You had those beautiful jungle sounds all day long. From insects, from birds, from howling monkeys, from nature. So that was very special in the way it should be in the jungle. The vegetation itself was also very, very unspoiled. I didn’t see a whole lot of big clear cuts and stuff like that until the later part of it, when we got closer to Manaus and deeper into Brazil.
We started seeing more farming activities, cattle farm cities, ship traffic, these kind of things. Whereas in the beginning it was so idyllic, it was so beautiful and we would often park the raft at the side of the river during the day and just walk straight into the middle of nowhere. And it was such a wild feeling, knowing that you were probably the first man to ever set foot on these square meters and just walk through this unspoiled, wild, overgrown endless wall of vegetation.
Alastair: That sounds absolutely amazing. So for anyone who is inspired to do something like this – what was the total budget of your trip? Do you roughly know?
Henrik: The raft didn’t cost a whole lot to construct. It’s on the website though but – what did we spend – I think we spent around $1500 on the raft, and that’s two people.
Alastair: And then just four months of cheap food.
Henrik: Yeah, exactly, and then four months of cheap food.
Alastair: And a few beers?
Henrik: Yeah, definitely. When we’d got into town, we would have some beers. But we’d also drink some home distilled booze that we would buy in actually quite large quantities. Maybe like a gallon at a time. Both to have our own supply but also because it was a very valuable trading commodity with the locals down the river. They wanted to trade booze with us.
Alastair: Fantastic. For someone who is planning on doing something like that, what do you know now that you wish you’d known before you started it?
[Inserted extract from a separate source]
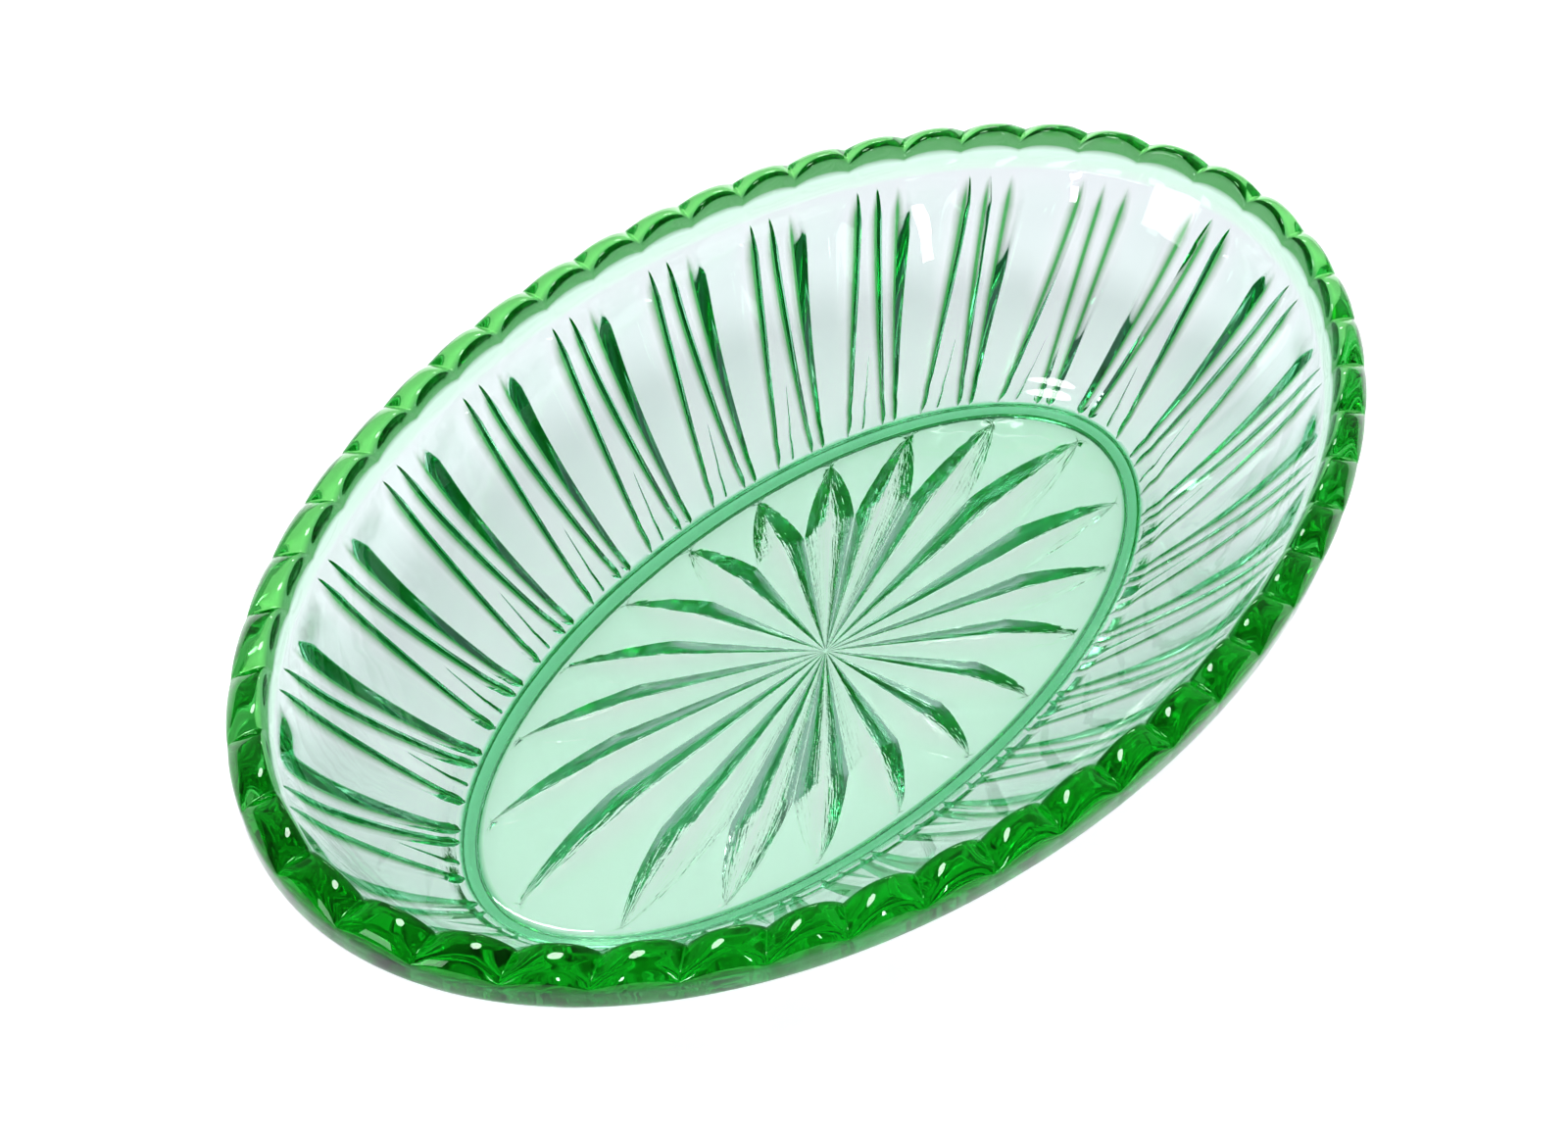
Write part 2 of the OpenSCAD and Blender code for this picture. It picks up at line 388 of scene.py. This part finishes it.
def group_push(v, u, pitch):
    """How far the wall stands out from its plain surface at the places u of a plain group."""
    half = groove_half(v) / pitch
    flank = flank_width(v) / pitch
    depth = groove_depth * fade(v)
    full = min(1, foot_bulge + v / bulge_rise) * smooth((rim_joint - v) / bulge_fade)
    swell = panel_bulge * full
    middle, near, far = middle_groove(v), near_groove(v), far_groove(v)
    push = groove_dip(u, middle, half, depth)
    if v < spur_top:
        shallow = spur_depth * depth * (1 - v / spur_top) ** 0.5
        push += groove_dip(u, spur(v), spur_half(v) / pitch, shallow)
    push += np.where(u > (near + middle) / 2, flank_dip(u - near, half, flank, depth, swell), 0)
    push += np.where(u < (far + middle) / 2, flank_dip(far - u, half, flank, depth, swell), 0)
    beyond = np.maximum(u - near, far - u) - flank
    across = np.clip(beyond / ((1 - near + far) / 2 - flank), 0, 1)
    return push + panel_crown * full * (1 - (1 - across) ** 3)


def wall_push(v, places):
    """How far the outside of the wall stands out from its plain surface at each column."""
    total = np.zeros(count)
    for group in range(groups):
        side = -1 if is_mirrored(group) else 1
        own = slice(group * group_columns, (group + 1) * group_columns)
        total[own] = group_push(v, side * (places[own] * groups - group), group_pitch(v))
    return total


# ---------------------------------------------------------------- the rows

petal_half = 0.5 / petals
tip_places = petal_places(petal_half * petal_point)


def star_rows():
    """The star, from the middle of the underside out to the tips of its petals."""
    rows = []
    for rho in star_levels:
        taper = np.clip((1 - rho) / (1 - shoulder), 0, 1) ** petal_taper
        width = petal_half * max(petal_fill * taper, petal_point)
        places = petal_places(width)
        across = np.abs(((places * petals + 0.5) % 1 - 0.5)) / (width * petals)
        deep = petal_depth * (width / petal_half) * rho / shoulder
        rough = land_roughness + petal_roughness * (across < 1)
        wobble = rng.normal(0, 1, count) * rough * rho
        lift = deep * (1 - np.clip(across, 0, 1) ** petal_power) + wobble
        rows.append(ring(foot_inner_out, foot_height + lift, places, scale=star_reach * rho))
    return rows


def land_rows(foot_places):
    """The flat land between the star and the foot ring, where the columns start to turn."""
    edge = 1 - 0.5 / (crest_long + foot_inner_out)
    rows = []
    for share in land_shares:
        places = mix(tip_places, foot_places, share * land_turn)
        rows.append(ring(foot_inner_out, foot_height, places, scale=mix(star_reach, edge, share)))
    return rows


def foot_path():
    """Section of the foot ring, from its inner side, under it and up to the foot of the wall."""
    inner, outer = foot_inner_out, foot_outer_out
    return [
        *fillet((inner - 1.2, foot_height), (inner + 0.05, foot_height), (inner + 0.3, 0.4), 0.5, 5),
        *fillet((inner + 0.3, 0.8), (inner + 0.4, 0), (inner + 1.6, 0), 0.55, 6),
        *fillet((outer - 1.6, 0), (outer - 0.1, 0), (outer, 0.8), 0.7, 6),
        (outer, 1.0),
        *fillet((outer, 1.2), (outer + 0.02, 1.9), (wall_foot_out, 2.0), 0.2, 3),
    ]


def underside_rows():
    foot_places = wall_places(0)
    rows = star_rows() + land_rows(foot_places)
    path = foot_path()
    for i, (out, z) in enumerate(path):
        share = foot_turn + (1 - foot_turn) * smooth((i + 1) / (len(path) - 4))
        rows.append(ring(out, z, mix(tip_places, foot_places, share)))
    return rows


def outside_levels():
    parts = [(0, 0.06, 6), (0.06, 0.3, 16), (0.3, 0.8, 20)]
    levels = [np.linspace(low, high, steps)[:-1] for low, high, steps in parts]
    return np.concatenate([*levels, np.linspace(0.8, rim_joint, 14)])


def outside_rows():
    rows = []
    for v in outside_levels():
        places = wall_places(v)
        rows.append(ring(wall_out(v), wall_z(v), places, wall_push(v, places)))
    return rows


def arch():
    """Height of the scallops: 0 at a notch and 1 in the middle of a scallop."""
    across = ((rim_columns * 2 * groups + 0.5) % 1 - 0.5) * 2
    return 1 - np.abs(across) ** arch_power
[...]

Henrik: I wasn’t going to say this, but once we got deeper into the journey, actually on the Brazilian part of the Amazon, things got quite dangerous, lots more than I’md ever imagined. I think both of us underestimated this danger quite a lot. I mean there were tons of local people that told us that there were pirates there, there were drug smugglers and that they would kill us and things would be very, very scary and dangerous. But we kind of just waved it off in an… I don’t want to say arrogant manner. But I think after travelling for so many years, both of us, we’ve gotten used to people warning us about every single thing on this planet. And what I’mve seen throughout my years of cycling around the world is that this planet is not that dangerous and violent and evil. And so I think we were almost immune to these constant safety warnings but the problem was that, here on the Amazon, the warnings seemed to be true.
Alastair: I think you’re right to say that most trips and most adventures are so safe. And I, like you, probably get quite reckless with how safe places feel. But it’s good also to heed the local’s advice as well.
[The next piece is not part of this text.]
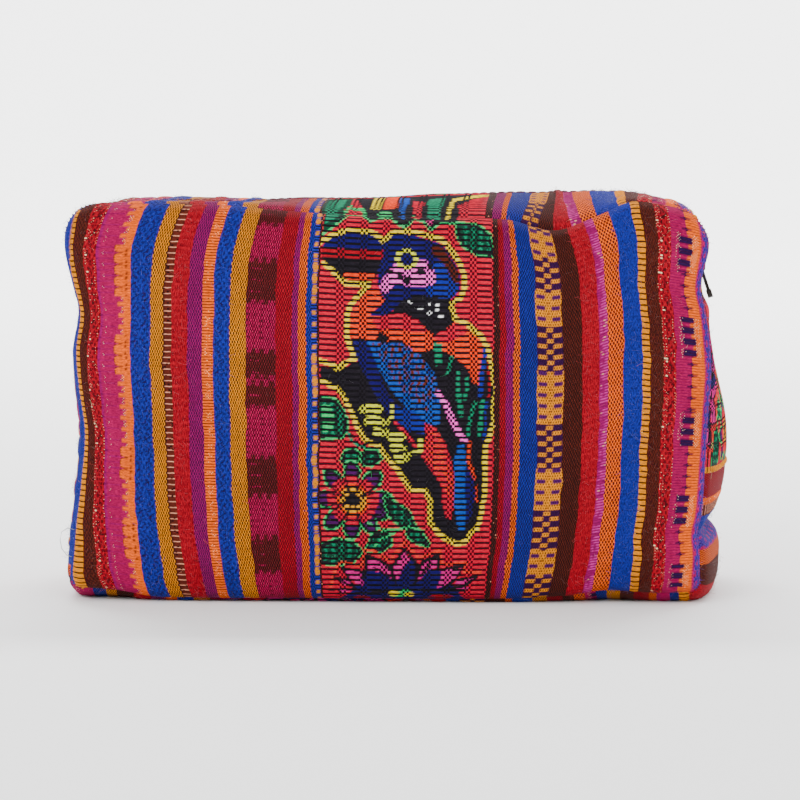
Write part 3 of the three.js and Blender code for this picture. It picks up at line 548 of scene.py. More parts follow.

Henrik: Yeah, I think all the advice you get when doing adventures should, of course, be processed and taken into account. But, yeah, as you just said, cycling around the world is not dangerous, I think. Walking across America is not dangerous. Lots of these things are not dangerous. People put ideas in your head that if you cross America a bear will come and kill you. It’s not going to happen.
Alastair: Yes, for sure. So you got towards the end and the time had come for the journey to end for various reasons, and the end you described as being an anti climax and a cocktail of sadness and happiness. I really like that phrase because I always find the end of my trips to be exactly that. Anti-climax, sad, happy… Why did you feel that way?
Henrik: It was just that we had spent so much time on that raft together. We had seen so many things, we had explored so many areas, met so many people, saw so many beautiful places, fought through a lot of challenges together and great times together. The reason I was sad was because I was happy, actually. It was because the adventure had moved me so much and it was such a beautiful experience that it was a little bit sad to say goodbye to it. I mean, there’s always that.
When you’re supposed to be all whooping and, “Wow, we’re done. I can’t believe it!” But you just stand there and think quietly, “Hmm, that was the end.” It’s such a weird feeling. And then, slowly, the whole thing comes tumbling down on you and you start thinking about all the things that have happened. And you break into a smile every ten minutes throughout the day when you think about all those experiences.
Alastair: At the end of your journey you urged people to raise a glass, with their friends, to “possibilities, positivity and persistence.” That’s an extremely powerful cocktail!
Henrik: Cheers to that!
Alastair: If I gave you £1000 for an adventure, what would you go and do?
Henrik: I’mve always wanted to get myself a kayak and go down a large river. I remember reading your book, Al, and you described how you were in canoes and you went down the Yukon. And that just sounded like a wonderful, wonderful way to explore, and that’s an adventure that I would like to undertake at some point. I think that could be very interesting.
Alastair: Yeah, that was my own little interlude during my bike trip. It was a tiny, small, not-as-cool version of what you did. But I just loved it. And maybe this is why I love your trip so much, because it’s a cool version of the Yukon trip I did which is still one of my happiest memories. And that was only 10 days in a few plastic canoes. So, yeah, your trip is very special. My last question then is: are you going to carry on cycling around the world?
Henrik: The thing is I’mm running low on money, to be honest. So that, sadly, will define the end of my trip. So I think, essentially, what I ended up doing was then trading a big chunk of my cycling route with the bamboo raft down the Amazon and I walked across America, to the wilderness.
Alastair: I think that’s a good swap.
Henrik: Yeah, I’mm happy with that decision.